Monuments and Memorials

 

The 4th Sir Nathaniel Curzon (1676 -1758) rebuilds the Chancel

We saw in a  previous article that Sir Nathaniel, the second son of Sarah Penn, was born in Penn and went to school at Berkhamsted. He unexpectedly inherited the baronetcy in 1727 when his elder brother was thrown from his horse whilst hunting. He also inherited the Penn Manor and proprietorship of Penn Church when his uncle, Roger Penn, died in 1731 and immediately set about ‘modernising’ the church he knew so well.

He may have been encouraged to do this by a fire in the chancel, because according to Sir George Grove, writing in 1886, the chancel was burned down and rebuilt 1. There is no other record of the fire, but it does explain the very radical alterations made to the chancel by Sir Nathaniel, presumably in 1736, since this is the date above his private side door to the chancel.

Mid 17C drawing of the old Medieval chancel.

The medieval chancel was rebuilt, lengthened by about seven feet and widened to the south by three feet. This explains why you can see outside that the ridge of the chancel roof is offset from the ridge of the nave by about 1½ feet and why, inside, the new round-headed chancel arch is visibly off-centre from the nave roof above.

The three monuments to Roger Penn’s sisters, who were buried between 1719 and 1728, are not centred in the floor of the widened chancel and this is a strong indication that the chancel had not already been widened in medieval times. It would anyway have been very unusual for a medieval chancel to be widened on one side only since this would have put the chancel out of action for months which was not then acceptable. The normal practice was to build the new chancel around the old and so reduce the disruption to a minimum.
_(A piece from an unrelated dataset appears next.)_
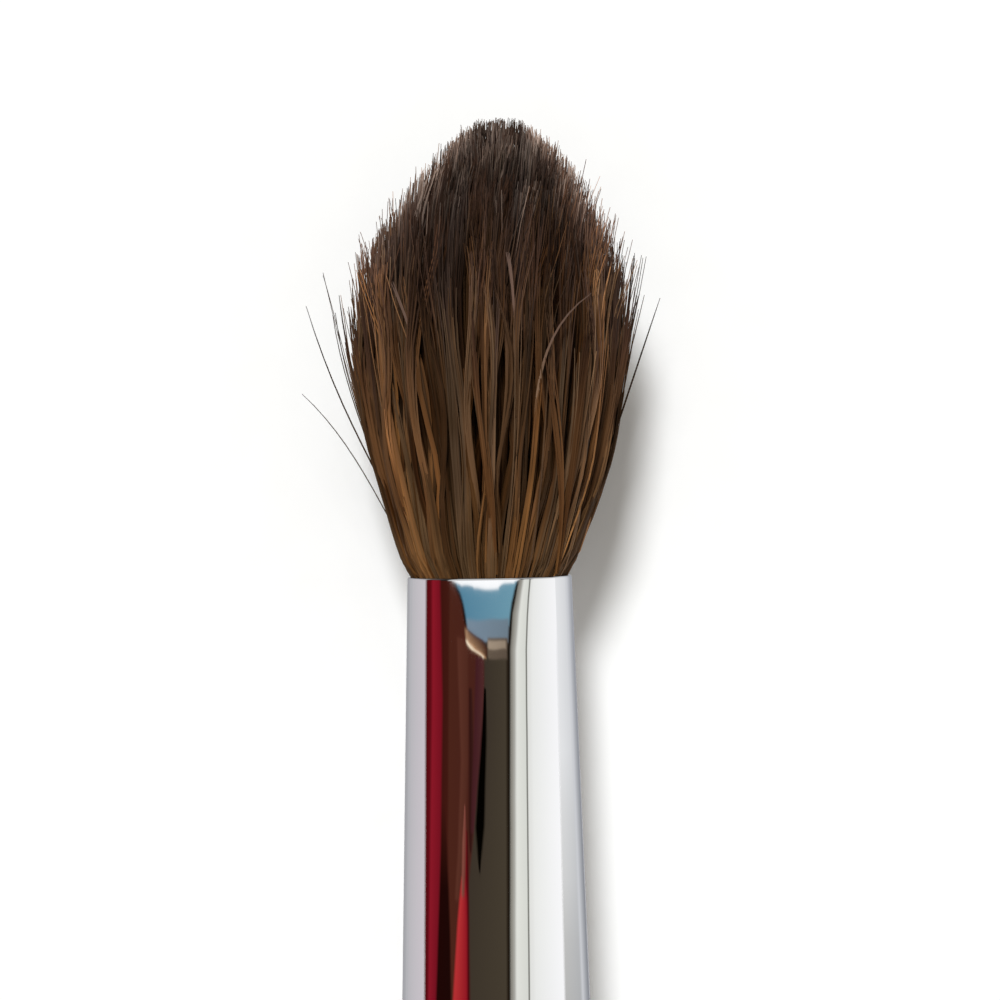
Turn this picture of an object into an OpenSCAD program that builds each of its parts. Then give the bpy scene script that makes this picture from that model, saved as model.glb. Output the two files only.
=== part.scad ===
// Eyeshadow brush: a tapered head of natural hair in a plated ferrule on a turned wooden handle.
// The brush lies on a table along Y, hair towards +Y. The table is at Z = 0.
// Along the brush, places are heights above the ferrule's mouth, and depths below it.

/* [Hair head] */
// Length of the hair out of the ferrule
hair_out = 20; // [17:0.1:23]
// Diameter of the head where it is widest
bulge_d = 12.4; // [11.6:0.1:13.2]
// Height of the widest place above the mouth
bulge_h = 9.8; // [8.5:0.1:11]
// How far the head's underside is pressed flat by the table
head_press = 0.5; // [0.3:0.05:0.5]
// Rings of strands from the middle to the rim
strand_rings = 11; // [10:1:11]
// Length of the taper at the end of a strand
tip_len = 3.6; // [2.8:0.1:4.4]
// Length by which strands differ at their tips
tip_spread = 0.9; // [0:0.1:1.2]
// Length of the hair roots inside the ferrule
root_len = 12; // [11:0.1:14]

/* [Ferrule] */
// Outer diameter at the mouth
mouth_d = 7.15; // [6.8:0.05:7.6]
// Outer diameter at the handle's end
ferrule_end_d = 9.3; // [8.6:0.05:9.9]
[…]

A new ‘painted’ east window, showing Christ with two disciples at Emmaus, (by “John Rowell of Wycomb“) was put in. The new chancel became a focus for the very fine 18th and 19th century Curzon and Howe family monuments, nearly all carved from white marble, which fill the chancel walls. We know what the chancel looked like when this reorganisation was completed because we have Henry Ziegler’s watercolour of c.1850 (of which there is a photograph on the cross aisle pillar in the nave). He was drawing master to Queen Adelaide and drew very accurately.

“John Rowell of Wycomb”, by Ambrose Heal, Reading Mercury, 9th July, 1932 (PDF opens in new window)

The window was replaced in 1865 and again in 1931 to accomodate changes in worship style.  See: Altar Arrangements in Penn Church, Part 4.

© Miles Green, Penn Parish Newsletter No.40, November 2015 (revised 2021)
Original Photographs © courtesy of Eddie Morton ARPS
Edited composite photographs, Michael G Hardy.

  1. Sir George Grove (1820-1900) was the grandson of Edmund Grove (1729-1823), a yeoman of Penn. Although he gives no source for his story of a fire, it was presumably a family memory that he recorded in his article, ‘A country church’ in the St James Gazette for 27 Sep 1886.